### Directive
Write out the listing beneath this instruction in its entirety, exactly as it reads.

* * * * * * * * *

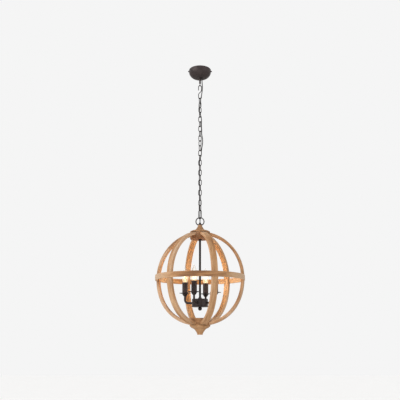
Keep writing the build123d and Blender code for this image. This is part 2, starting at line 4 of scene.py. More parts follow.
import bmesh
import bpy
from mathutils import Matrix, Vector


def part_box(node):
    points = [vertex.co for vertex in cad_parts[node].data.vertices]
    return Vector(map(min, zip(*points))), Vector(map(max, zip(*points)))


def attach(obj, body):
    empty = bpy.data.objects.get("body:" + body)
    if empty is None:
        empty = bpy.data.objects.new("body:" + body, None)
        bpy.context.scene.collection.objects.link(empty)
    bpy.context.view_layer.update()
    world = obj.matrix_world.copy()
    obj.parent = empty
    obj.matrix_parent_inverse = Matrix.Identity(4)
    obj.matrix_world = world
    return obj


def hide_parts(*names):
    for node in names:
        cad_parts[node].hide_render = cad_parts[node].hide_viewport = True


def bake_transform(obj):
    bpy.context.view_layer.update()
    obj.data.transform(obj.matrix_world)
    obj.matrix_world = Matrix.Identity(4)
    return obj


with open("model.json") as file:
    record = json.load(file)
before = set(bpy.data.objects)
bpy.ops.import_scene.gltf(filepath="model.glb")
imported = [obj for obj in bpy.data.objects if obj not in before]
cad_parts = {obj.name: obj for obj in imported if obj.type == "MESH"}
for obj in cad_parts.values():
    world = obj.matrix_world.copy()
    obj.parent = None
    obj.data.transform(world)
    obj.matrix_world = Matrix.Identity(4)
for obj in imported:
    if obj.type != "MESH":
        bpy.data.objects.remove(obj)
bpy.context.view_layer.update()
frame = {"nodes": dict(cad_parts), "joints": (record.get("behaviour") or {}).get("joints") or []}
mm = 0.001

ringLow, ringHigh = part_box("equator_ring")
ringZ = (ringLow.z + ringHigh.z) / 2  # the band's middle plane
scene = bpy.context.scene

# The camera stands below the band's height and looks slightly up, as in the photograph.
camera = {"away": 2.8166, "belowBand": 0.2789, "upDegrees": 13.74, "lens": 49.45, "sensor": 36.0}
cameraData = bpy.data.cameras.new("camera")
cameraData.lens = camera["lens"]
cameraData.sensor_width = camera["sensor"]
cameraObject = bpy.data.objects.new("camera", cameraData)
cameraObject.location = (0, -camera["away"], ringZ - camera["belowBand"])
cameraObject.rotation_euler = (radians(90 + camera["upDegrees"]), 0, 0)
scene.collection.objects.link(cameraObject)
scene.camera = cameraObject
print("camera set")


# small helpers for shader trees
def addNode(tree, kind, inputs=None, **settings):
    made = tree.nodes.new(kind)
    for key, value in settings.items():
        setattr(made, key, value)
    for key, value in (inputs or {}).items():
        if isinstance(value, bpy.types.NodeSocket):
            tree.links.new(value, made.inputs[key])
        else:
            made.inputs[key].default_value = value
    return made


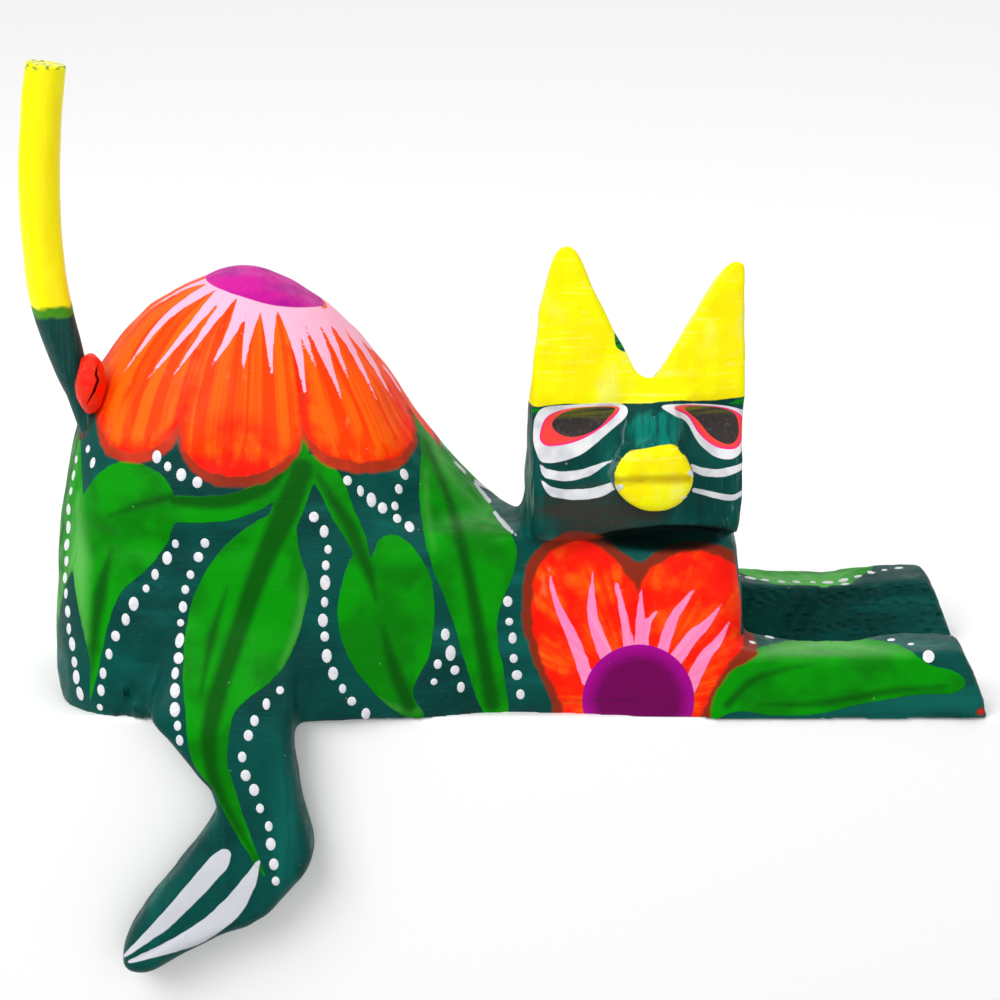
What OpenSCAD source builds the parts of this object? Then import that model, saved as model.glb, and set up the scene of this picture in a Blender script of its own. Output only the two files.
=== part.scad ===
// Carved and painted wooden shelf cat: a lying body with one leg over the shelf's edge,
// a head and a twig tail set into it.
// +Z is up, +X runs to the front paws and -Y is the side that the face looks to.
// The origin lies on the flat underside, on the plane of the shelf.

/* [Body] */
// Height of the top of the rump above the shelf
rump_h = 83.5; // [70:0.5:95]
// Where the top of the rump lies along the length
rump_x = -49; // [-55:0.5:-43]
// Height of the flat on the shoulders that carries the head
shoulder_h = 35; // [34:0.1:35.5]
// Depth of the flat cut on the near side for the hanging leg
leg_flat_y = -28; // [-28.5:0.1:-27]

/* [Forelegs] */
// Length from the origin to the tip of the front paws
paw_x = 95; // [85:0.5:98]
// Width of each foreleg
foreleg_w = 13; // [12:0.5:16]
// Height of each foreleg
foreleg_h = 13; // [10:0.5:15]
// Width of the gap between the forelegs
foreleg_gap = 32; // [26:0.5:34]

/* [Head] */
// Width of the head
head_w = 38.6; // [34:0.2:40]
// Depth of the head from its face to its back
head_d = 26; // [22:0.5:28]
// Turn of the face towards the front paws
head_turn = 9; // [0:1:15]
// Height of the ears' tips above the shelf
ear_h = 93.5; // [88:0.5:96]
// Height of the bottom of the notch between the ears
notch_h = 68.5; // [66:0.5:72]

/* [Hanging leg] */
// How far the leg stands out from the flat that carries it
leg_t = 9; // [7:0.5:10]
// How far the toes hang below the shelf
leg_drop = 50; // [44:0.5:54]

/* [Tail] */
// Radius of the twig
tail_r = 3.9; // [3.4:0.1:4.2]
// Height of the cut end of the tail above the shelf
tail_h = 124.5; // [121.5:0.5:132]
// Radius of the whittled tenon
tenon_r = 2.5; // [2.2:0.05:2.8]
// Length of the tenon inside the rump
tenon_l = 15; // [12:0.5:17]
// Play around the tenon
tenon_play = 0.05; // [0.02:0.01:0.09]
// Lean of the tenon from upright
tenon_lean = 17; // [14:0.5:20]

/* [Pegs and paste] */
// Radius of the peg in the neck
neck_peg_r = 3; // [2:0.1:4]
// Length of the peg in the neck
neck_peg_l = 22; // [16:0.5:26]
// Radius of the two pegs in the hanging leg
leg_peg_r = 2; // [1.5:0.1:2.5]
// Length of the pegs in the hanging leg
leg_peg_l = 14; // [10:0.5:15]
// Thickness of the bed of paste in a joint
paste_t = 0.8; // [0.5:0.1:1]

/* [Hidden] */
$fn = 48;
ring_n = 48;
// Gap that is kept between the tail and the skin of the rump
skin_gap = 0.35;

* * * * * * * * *

### Result of this exercise
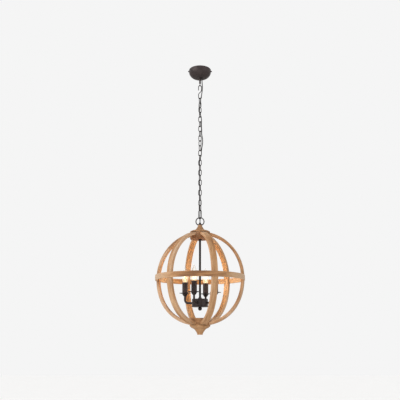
Keep writing the build123d and Blender code for this image. This is part 2, starting at line 4 of scene.py. More parts follow.
import bmesh
import bpy
from mathutils import Matrix, Vector


def part_box(node):
    points = [vertex.co for vertex in cad_parts[node].data.vertices]
    return Vector(map(min, zip(*points))), Vector(map(max, zip(*points)))


def attach(obj, body):
    empty = bpy.data.objects.get("body:" + body)
    if empty is None:
        empty = bpy.data.objects.new("body:" + body, None)
        bpy.context.scene.collection.objects.link(empty)
    bpy.context.view_layer.update()
    world = obj.matrix_world.copy()
    obj.parent = empty
    obj.matrix_parent_inverse = Matrix.Identity(4)
    obj.matrix_world = world
    return obj


def hide_parts(*names):
    for node in names:
        cad_parts[node].hide_render = cad_parts[node].hide_viewport = True


def bake_transform(obj):
    bpy.context.view_layer.update()
    obj.data.transform(obj.matrix_world)
    obj.matrix_world = Matrix.Identity(4)
    return obj


with open("model.json") as file:
    record = json.load(file)
before = set(bpy.data.objects)
bpy.ops.import_scene.gltf(filepath="model.glb")
imported = [obj for obj in bpy.data.objects if obj not in before]
cad_parts = {obj.name: obj for obj in imported if obj.type == "MESH"}
for obj in cad_parts.values():
    world = obj.matrix_world.copy()
    obj.parent = None
    obj.data.transform(world)
    obj.matrix_world = Matrix.Identity(4)
for obj in imported:
    if obj.type != "MESH":
        bpy.data.objects.remove(obj)
bpy.context.view_layer.update()
frame = {"nodes": dict(cad_parts), "joints": (record.get("behaviour") or {}).get("joints") or []}
mm = 0.001

ringLow, ringHigh = part_box("equator_ring")
ringZ = (ringLow.z + ringHigh.z) / 2  # the band's middle plane
scene = bpy.context.scene

# The camera stands below the band's height and looks slightly up, as in the photograph.
camera = {"away": 2.8166, "belowBand": 0.2789, "upDegrees": 13.74, "lens": 49.45, "sensor": 36.0}
cameraData = bpy.data.cameras.new("camera")
cameraData.lens = camera["lens"]
cameraData.sensor_width = camera["sensor"]
cameraObject = bpy.data.objects.new("camera", cameraData)
cameraObject.location = (0, -camera["away"], ringZ - camera["belowBand"])
cameraObject.rotation_euler = (radians(90 + camera["upDegrees"]), 0, 0)
scene.collection.objects.link(cameraObject)
scene.camera = cameraObject
print("camera set")


# small helpers for shader trees
def addNode(tree, kind, inputs=None, **settings):
    made = tree.nodes.new(kind)
    for key, value in settings.items():
        setattr(made, key, value)
    for key, value in (inputs or {}).items():
        if isinstance(value, bpy.types.NodeSocket):
            tree.links.new(value, made.inputs[key])
        else:
            made.inputs[key].default_value = value
    return made


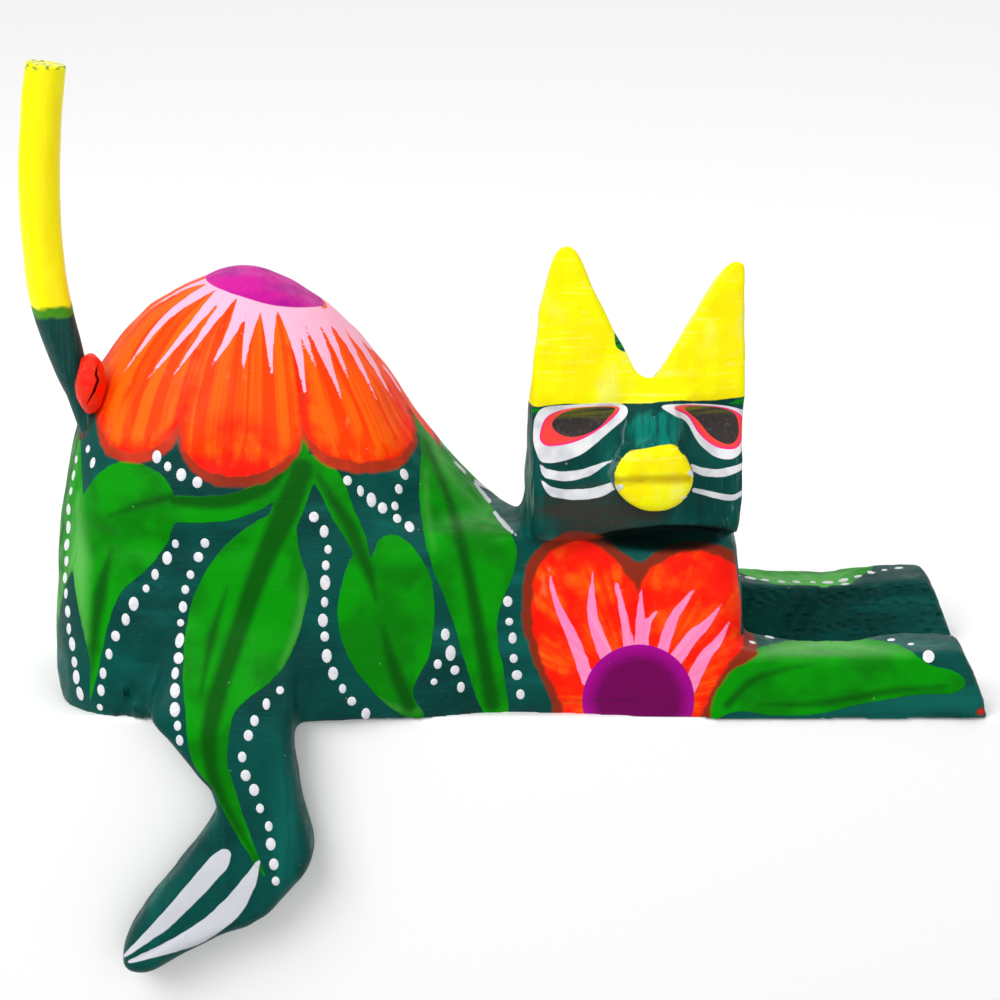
What OpenSCAD source builds the parts of this object? Then import that model, saved as model.glb, and set up the scene of this picture in a Blender script of its own. Output only the two files.
=== part.scad ===
// Carved and painted wooden shelf cat: a lying body with one leg over the shelf's edge,
// a head and a twig tail set into it.
// +Z is up, +X runs to the front paws and -Y is the side that the face looks to.
// The origin lies on the flat underside, on the plane of the shelf.

/* [Body] */
// Height of the top of the rump above the shelf
rump_h = 83.5; // [70:0.5:95]
// Where the top of the rump lies along the length
rump_x = -49; // [-55:0.5:-43]
// Height of the flat on the shoulders that carries the head
shoulder_h = 35; // [34:0.1:35.5]
// Depth of the flat cut on the near side for the hanging leg
leg_flat_y = -28; // [-28.5:0.1:-27]

/* [Forelegs] */
// Length from the origin to the tip of the front paws
paw_x = 95; // [85:0.5:98]
// Width of each foreleg
foreleg_w = 13; // [12:0.5:16]
// Height of each foreleg
foreleg_h = 13; // [10:0.5:15]
// Width of the gap between the forelegs
foreleg_gap = 32; // [26:0.5:34]

/* [Head] */
// Width of the head
head_w = 38.6; // [34:0.2:40]
// Depth of the head from its face to its back
head_d = 26; // [22:0.5:28]
// Turn of the face towards the front paws
head_turn = 9; // [0:1:15]
// Height of the ears' tips above the shelf
ear_h = 93.5; // [88:0.5:96]
// Height of the bottom of the notch between the ears
notch_h = 68.5; // [66:0.5:72]

/* [Hanging leg] */
// How far the leg stands out from the flat that carries it
leg_t = 9; // [7:0.5:10]
// How far the toes hang below the shelf
leg_drop = 50; // [44:0.5:54]

/* [Tail] */
// Radius of the twig
tail_r = 3.9; // [3.4:0.1:4.2]
// Height of the cut end of the tail above the shelf
tail_h = 124.5; // [121.5:0.5:132]
// Radius of the whittled tenon
tenon_r = 2.5; // [2.2:0.05:2.8]
// Length of the tenon inside the rump
tenon_l = 15; // [12:0.5:17]
// Play around the tenon
tenon_play = 0.05; // [0.02:0.01:0.09]
// Lean of the tenon from upright
tenon_lean = 17; // [14:0.5:20]

/* [Pegs and paste] */
// Radius of the peg in the neck
neck_peg_r = 3; // [2:0.1:4]
// Length of the peg in the neck
neck_peg_l = 22; // [16:0.5:26]
// Radius of the two pegs in the hanging leg
leg_peg_r = 2; // [1.5:0.1:2.5]
// Length of the pegs in the hanging leg
leg_peg_l = 14; // [10:0.5:15]
// Thickness of the bed of paste in a joint
paste_t = 0.8; // [0.5:0.1:1]

/* [Hidden] */
$fn = 48;
ring_n = 48;
// Gap that is kept between the tail and the skin of the rump
skin_gap = 0.35;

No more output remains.